The numbers assume the SDK is co-located with the target Synap region. Cross-region calls (e.g., SDK in us-west-2 calling Synap in us-east-1) add ~70 ms of round-trip network.
Rate limits
Per Instance, per minute, defaults:
| Endpoint group | Limit | Headers returned on 429 |
|---|
Ingestion (memories.*) | 600 req/min | Retry-After, X-RateLimit-Reset |
Retrieval (*.context.fetch, get_context_for_prompt, get_compacted) | 1,200 req/min | Retry-After, X-RateLimit-Reset |
Compaction (compact) | 60 req/min per conversation | Retry-After |
Conversation messages (record_message, record_messages_batch) | 1,800 req/min | Retry-After |
The SDK retries RateLimitError automatically with exponential backoff and honors the server’s Retry-After. If you consistently hit rate limits, contact [email protected] to request a higher limit — limits are tuneable per Instance.
Payload limits
| Field | Limit |
|---|
document body (single ingest) | 256 KB |
| Batch ingest payload | 4 MB total, max 100 documents per request |
metadata dict | 8 KB serialized |
search_query list | Max 16 queries, each ≤ 512 chars |
record_message content | 64 KB per message |
| Total messages per conversation (before compaction) | No hard cap, but plan to call compact() past 10K tokens |
Documents exceeding the single-ingest limit will return 400 InvalidInputError. Use the file upload endpoint (memories.create_from_file) or chunk client-side for large source documents.
Concurrency
| Resource | Limit |
|---|
Concurrent compact() jobs per Instance | 8 (subsequent requests queue) |
| Concurrent SDK gRPC anticipation streams per API key | 1 |
| HTTP connections per SDK instance | 32 (configurable via SDKConfig.timeouts) |
The SDK pools HTTP connections automatically. You generally don’t need to tune this unless you’re running highly parallel ingestion.
Capacity planning
Rule-of-thumb numbers for sizing:
- One agent turn (retrieve + ingest) ≈ 2 Synap API calls, ~200 ms added latency, ~3 KB of payload.

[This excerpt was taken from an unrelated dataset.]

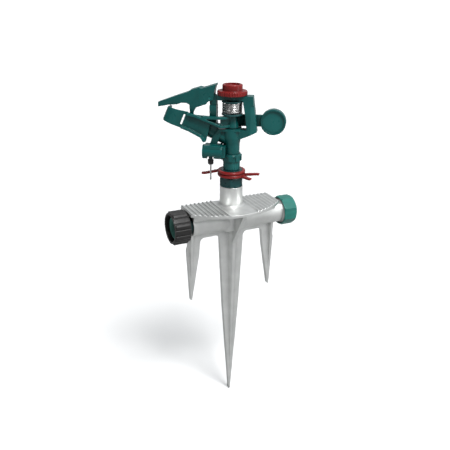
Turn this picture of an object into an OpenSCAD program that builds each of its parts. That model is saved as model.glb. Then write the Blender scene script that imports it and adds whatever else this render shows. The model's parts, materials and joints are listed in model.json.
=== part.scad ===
// Impact sprinkler on a cast step spike, with a hose inlet and a capped outlet.
// Origin: riser axis at the underside of the web between the spikes (the soil line). +Z up, inlet at -X.
// The head's own frame: x along the jet, y towards the arm's side, z up; it is turned by head_yaw.

/* [Step casting] */
// Half length of the step plate
plate_half = 49.5; // [46:0.5:54]
// Height of the step plate's top above the soil line
plate_z = 31.5; // [31:0.5:34]
// Thickness of the step plate
plate_t = 3; // [2.5:0.5:4]
// Step plate's back edge, from the riser axis
plate_back = 15; // [14:0.5:17]
// Step plate's front edge at its middle, from the riser axis
plate_front = 33; // [31:0.5:35]
// Radius of the plate's curved front edge
plate_arc = 69; // [66:1:75]
// Ridges on each wing of the plate
ridge_n = 8; // [6:1:9]
// Height of a ridge
ridge_h = 1.2; // [0.8:0.1:1.6]
// Height of the water tube's axis
tube_z = 15.5; // [15:0.5:17]
// Outer radius of the water tube
tube_r = 11.6; // [11:0.1:12]
// Radius of the riser
riser_r = 11.6; // [11.2:0.1:12]
// Height of the riser's top
riser_top = 52; // [50:0.5:54]
// Reach of the middle spike below the soil line
mid_spike = 197; // [180:1:205]
// Reach of an outer spike below the soil line
side_spike = 69; // [60:1:80]
// Distance of an outer spike's tip from the riser axis
side_x = 46; // [44:0.5:48]

/* [Hose fittings] */
// Radius across the corners of the inlet nut
nut_r = 17.2; // [17:0.1:18.6]
// Mouth of the inlet nut, from the riser axis
nut_x = 67; // [65:0.5:68]
// Wall radius of the inlet nut's 3/4 inch hose thread
hose_r = 13.5; // [13.4:0.05:13.6]
// Radius of the outlet cap
cap_r = 15.7; // [15.5:0.1:17]
// Rim of the outlet cap, from the riser axis
cap_x = 56.5; // [56:0.5:58]
// Length of the outlet cap
cap_l = 15.5; // [15.5:0.5:18]
// Pitch of the 3/4 inch hose thread
hose_pitch = 2.209; // [2.2:0.001:2.22]

/* [Bearing] */
// Radius across the corners of the bearing nipple's hexagon
hex_r = 12.7; // [12.2:0.1:13.2]
// Radius of the nipple's stem
stem_r = 5.2; // [5:0.1:5.4]
// Outer radius of a trip collar
collar_r = 13.9; // [13.6:0.1:15]
// Outer radius of the lugged bearing nut
bearing_r = 10; // [9.6:0.1:10.4]
// Outer radius of the head's neck
neck_r = 7.8; // [7.6:0.1:8]

/* [Head] */
// Angle of the jet from the inlet-to-outlet line
head_yaw = 146; // [140:1:150]
// Rise of the jet above level
jet_rise = 23; // [21:0.5:25]
// Outer radius of the barrel
barrel_r = 6.6; // [6.4:0.1:6.8]
// Underside of the frame's top bar
bar_z = 137.5; // [136:0.5:139]
// Top of the frame's top bar
bar_top = 142; // [141:0.5:143]
// Half depth of the frame
frame_d = 6; // [5:0.2:6]
// Radius of the fulcrum pin
pin_r = 2; // [1.8:0.1:2.1]
// Radius of the spring adjuster's ring
ring_r = 14.5; // [14:0.1:14.8]
// Radius of the spring adjuster's grip
grip_r = 9.7; // [9:0.1:10]
// Top of the spring adjuster
head_top = 152.5; // [151:0.5:154]

/* [Arm] */
// Radius of the counterweight
weight_r = 12.5; // [12:0.1:13]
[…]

- One conversation lifecycle (10 turns + 1 compaction) ≈ 21 API calls.
- Storage ≈ ~2 KB / memory (vector + graph + metadata). 10K memories per user ≈ 20 MB.
- Throughput per Instance: comfortable up to ~10 turns/sec sustained. Above that, talk to us.
Status and monitoring
What’s NOT yet rate-limited or capped
Stated explicitly so you know what to monitor yourself until we add server-side enforcement:
- Number of distinct conversations per Instance.
- Number of distinct users / customers per Instance.
- Memory retention age — no automatic expiry; configure your retention policy in MACA.
- gRPC stream payload size — practical limits are network-bound, not enforced.
If you anticipate hitting any of these at scale, surface it during sales / Solutions Engineering so we can pre-provision.